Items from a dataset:
____

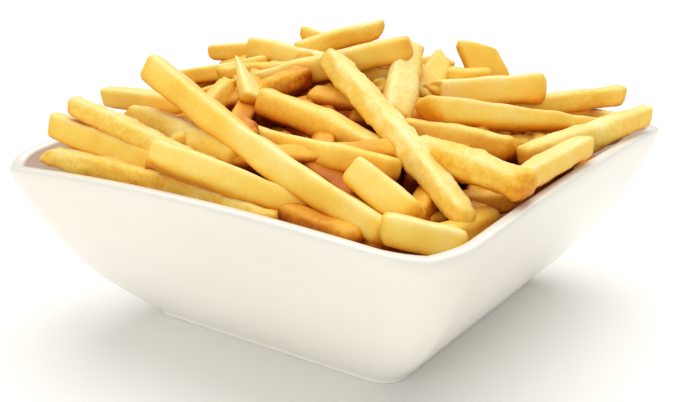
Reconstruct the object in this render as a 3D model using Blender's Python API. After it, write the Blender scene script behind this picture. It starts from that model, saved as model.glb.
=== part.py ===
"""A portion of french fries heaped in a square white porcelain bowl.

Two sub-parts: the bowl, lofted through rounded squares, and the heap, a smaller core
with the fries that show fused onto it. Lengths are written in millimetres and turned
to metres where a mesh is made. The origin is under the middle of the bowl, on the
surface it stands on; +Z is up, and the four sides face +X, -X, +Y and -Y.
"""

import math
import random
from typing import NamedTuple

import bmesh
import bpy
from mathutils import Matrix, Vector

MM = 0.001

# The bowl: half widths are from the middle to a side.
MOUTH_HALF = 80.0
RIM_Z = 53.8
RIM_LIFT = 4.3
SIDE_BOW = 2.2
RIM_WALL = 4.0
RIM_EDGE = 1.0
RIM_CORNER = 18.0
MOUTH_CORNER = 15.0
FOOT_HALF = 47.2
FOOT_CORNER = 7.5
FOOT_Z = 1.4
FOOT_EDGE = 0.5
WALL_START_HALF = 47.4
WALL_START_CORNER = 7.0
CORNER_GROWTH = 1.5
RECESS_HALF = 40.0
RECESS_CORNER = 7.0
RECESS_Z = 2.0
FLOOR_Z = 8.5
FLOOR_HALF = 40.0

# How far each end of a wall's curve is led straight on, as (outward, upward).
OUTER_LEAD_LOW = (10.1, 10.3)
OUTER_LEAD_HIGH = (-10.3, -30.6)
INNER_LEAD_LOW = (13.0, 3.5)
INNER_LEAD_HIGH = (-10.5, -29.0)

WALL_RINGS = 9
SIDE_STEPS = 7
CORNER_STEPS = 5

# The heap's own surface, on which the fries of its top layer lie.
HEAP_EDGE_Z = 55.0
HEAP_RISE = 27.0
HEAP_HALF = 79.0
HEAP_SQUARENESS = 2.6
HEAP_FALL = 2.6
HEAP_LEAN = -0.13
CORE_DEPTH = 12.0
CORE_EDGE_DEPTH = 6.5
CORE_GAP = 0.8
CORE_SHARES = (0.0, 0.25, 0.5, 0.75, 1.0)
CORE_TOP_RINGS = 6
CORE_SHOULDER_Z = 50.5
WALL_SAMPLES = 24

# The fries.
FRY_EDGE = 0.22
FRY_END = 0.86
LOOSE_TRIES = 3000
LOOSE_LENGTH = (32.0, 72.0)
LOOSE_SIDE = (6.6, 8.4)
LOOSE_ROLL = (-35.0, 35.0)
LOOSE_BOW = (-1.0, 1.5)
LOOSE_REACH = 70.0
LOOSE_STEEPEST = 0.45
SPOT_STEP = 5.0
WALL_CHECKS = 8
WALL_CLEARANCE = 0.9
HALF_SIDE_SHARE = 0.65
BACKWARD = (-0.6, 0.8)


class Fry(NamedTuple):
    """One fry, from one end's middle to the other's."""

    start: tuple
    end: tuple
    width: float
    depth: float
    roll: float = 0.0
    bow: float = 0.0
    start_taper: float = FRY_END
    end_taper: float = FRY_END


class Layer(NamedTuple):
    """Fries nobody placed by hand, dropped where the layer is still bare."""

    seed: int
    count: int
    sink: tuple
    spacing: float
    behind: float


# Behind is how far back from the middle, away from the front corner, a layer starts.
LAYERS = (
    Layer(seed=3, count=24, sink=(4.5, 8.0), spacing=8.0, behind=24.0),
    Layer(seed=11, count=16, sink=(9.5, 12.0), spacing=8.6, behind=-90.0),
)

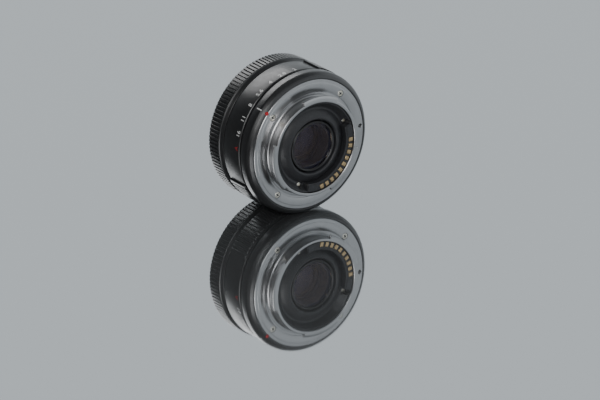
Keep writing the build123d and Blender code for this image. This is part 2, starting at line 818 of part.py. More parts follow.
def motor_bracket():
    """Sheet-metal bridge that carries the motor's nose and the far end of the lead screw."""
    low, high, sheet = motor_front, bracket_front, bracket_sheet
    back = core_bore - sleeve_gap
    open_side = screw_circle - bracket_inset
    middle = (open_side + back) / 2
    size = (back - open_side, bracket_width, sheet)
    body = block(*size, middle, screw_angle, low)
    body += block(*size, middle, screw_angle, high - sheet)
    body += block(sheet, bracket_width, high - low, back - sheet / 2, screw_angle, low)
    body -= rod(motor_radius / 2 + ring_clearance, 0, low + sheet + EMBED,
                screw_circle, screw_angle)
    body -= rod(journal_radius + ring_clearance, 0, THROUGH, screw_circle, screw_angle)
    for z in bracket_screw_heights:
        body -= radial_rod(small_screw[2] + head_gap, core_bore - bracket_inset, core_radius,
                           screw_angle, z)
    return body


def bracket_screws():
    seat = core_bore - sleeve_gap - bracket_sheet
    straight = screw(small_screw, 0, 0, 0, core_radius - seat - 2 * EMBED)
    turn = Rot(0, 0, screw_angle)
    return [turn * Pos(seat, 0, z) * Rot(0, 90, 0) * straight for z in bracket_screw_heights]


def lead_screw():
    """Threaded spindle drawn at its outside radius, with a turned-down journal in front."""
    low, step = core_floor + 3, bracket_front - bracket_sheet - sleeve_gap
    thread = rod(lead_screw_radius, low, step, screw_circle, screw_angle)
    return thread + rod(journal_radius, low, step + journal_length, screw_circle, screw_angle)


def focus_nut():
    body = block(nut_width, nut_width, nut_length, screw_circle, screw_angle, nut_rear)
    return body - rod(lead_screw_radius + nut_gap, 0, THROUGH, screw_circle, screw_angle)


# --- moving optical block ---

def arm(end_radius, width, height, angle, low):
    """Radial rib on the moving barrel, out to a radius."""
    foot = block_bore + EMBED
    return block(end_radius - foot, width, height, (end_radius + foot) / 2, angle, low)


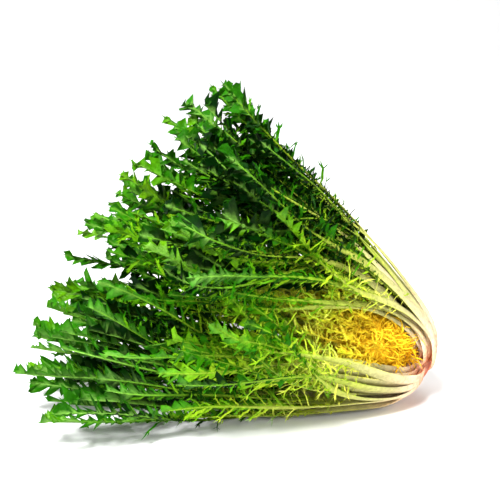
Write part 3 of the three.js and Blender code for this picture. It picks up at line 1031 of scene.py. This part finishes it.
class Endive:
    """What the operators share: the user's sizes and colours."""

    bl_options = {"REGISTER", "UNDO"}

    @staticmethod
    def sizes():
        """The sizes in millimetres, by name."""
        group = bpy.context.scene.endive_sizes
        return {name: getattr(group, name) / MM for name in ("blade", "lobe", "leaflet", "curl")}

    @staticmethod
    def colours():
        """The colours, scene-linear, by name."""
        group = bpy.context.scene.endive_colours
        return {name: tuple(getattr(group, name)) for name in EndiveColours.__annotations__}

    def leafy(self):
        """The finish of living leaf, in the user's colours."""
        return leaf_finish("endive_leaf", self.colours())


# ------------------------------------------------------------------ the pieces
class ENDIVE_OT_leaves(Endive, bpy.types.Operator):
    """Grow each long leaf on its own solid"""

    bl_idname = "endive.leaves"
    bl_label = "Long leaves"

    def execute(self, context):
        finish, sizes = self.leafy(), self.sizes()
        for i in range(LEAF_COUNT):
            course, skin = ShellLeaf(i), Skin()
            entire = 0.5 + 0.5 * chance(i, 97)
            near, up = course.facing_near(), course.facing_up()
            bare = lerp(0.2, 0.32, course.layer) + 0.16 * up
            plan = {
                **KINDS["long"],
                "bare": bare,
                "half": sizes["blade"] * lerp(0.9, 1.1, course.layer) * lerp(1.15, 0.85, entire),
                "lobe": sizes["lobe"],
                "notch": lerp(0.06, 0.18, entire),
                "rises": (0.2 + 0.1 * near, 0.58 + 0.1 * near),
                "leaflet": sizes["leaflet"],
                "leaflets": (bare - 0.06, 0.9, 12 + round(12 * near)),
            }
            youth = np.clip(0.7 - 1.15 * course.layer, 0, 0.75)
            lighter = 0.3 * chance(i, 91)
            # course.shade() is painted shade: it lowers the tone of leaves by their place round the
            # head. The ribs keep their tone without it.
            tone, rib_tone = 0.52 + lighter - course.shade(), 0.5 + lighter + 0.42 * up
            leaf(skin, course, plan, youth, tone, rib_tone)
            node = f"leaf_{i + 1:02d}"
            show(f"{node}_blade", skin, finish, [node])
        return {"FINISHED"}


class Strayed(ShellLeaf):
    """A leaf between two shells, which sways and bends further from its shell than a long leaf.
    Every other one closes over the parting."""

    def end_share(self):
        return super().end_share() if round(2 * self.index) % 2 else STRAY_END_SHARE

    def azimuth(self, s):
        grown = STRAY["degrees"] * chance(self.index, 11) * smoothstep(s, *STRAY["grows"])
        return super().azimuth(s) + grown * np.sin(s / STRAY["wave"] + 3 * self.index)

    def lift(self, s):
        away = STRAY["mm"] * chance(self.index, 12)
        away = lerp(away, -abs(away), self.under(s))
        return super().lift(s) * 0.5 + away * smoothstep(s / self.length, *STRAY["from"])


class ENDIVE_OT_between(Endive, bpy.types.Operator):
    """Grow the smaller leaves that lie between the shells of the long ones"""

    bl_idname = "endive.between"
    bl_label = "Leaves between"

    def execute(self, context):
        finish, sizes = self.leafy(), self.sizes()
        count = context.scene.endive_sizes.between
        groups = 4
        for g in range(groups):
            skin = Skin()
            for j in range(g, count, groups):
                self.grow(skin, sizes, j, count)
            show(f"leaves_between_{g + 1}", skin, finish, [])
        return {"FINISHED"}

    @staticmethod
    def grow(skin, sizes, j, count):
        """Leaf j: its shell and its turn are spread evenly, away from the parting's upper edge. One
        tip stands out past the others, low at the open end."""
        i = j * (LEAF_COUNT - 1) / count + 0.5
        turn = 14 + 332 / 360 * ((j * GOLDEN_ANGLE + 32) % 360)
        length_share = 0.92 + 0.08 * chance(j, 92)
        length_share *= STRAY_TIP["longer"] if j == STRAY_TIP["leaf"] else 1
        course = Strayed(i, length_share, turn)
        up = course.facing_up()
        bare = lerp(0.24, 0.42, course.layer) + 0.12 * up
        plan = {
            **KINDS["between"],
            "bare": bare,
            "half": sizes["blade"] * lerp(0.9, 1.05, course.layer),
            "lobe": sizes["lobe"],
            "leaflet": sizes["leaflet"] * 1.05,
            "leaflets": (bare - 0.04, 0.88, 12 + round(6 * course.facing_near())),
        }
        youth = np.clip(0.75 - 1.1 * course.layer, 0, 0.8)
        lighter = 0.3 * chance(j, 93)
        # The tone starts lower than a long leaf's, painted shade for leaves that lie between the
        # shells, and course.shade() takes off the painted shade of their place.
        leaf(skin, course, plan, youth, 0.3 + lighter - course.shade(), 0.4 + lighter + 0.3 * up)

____

Collect the complete line wherever the string "parts" appears in the records.

Two sub-parts: the bowl, lofted through rounded squares, and the heap, a smaller core
Keep writing the build123d and Blender code for this image. This is part 2, starting at line 818 of part.py. More parts follow.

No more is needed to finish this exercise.